Grove in Kamo
- Medium:
- Mokuhanga (Japanese woodblock)
- Image courtesy of
- Saru Gallery
Description
Grove in Kamo depicts a stand of trees in the Kamo district, likely the wooded precincts associated with the Kamo shrines along the Kamo River in Kyoto, a setting long established in Japanese landscape painting and poetry. Suwa treats the grove as a study in mass and tonal weight rather than as a famous-place portrait in the [meisho-e](/glossary/meisho-e) tradition, the trees probably built up through layered impressions and [bokashi](/glossary/bokashi) gradations that allowed soft transitions between foliage and ground.
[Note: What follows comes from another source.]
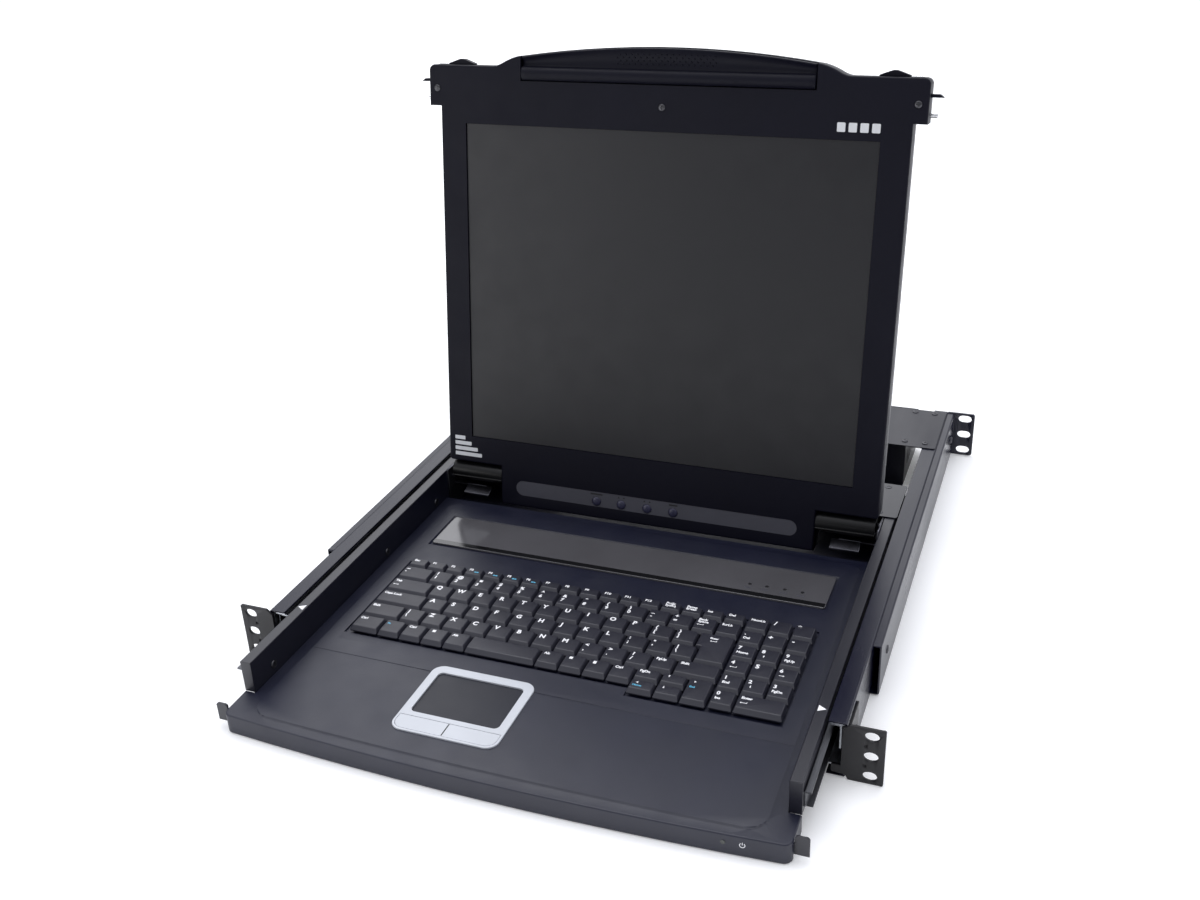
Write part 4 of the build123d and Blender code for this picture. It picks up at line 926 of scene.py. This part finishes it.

As a [sosaku-hanga](/glossary/sosaku-hanga) work, every stage of the print — design, block-cutting, and impression — would have been carried out by the artist himself, on [washi](/glossary/washi) pulled with the [baren](/glossary/baren). The subject reflects the second-generation movement's interest in observed landscape over the codified seasonal conventions of earlier woodblock printmaking. Where Hiroshige's Kamo views had been composed for narrative recognition, Suwa's grove sits closer to the personal, atmospheric landscape studies that artists such as Hiratsuka Un'ichi were producing during the same period — the woodblock medium turned toward perception rather than place-making.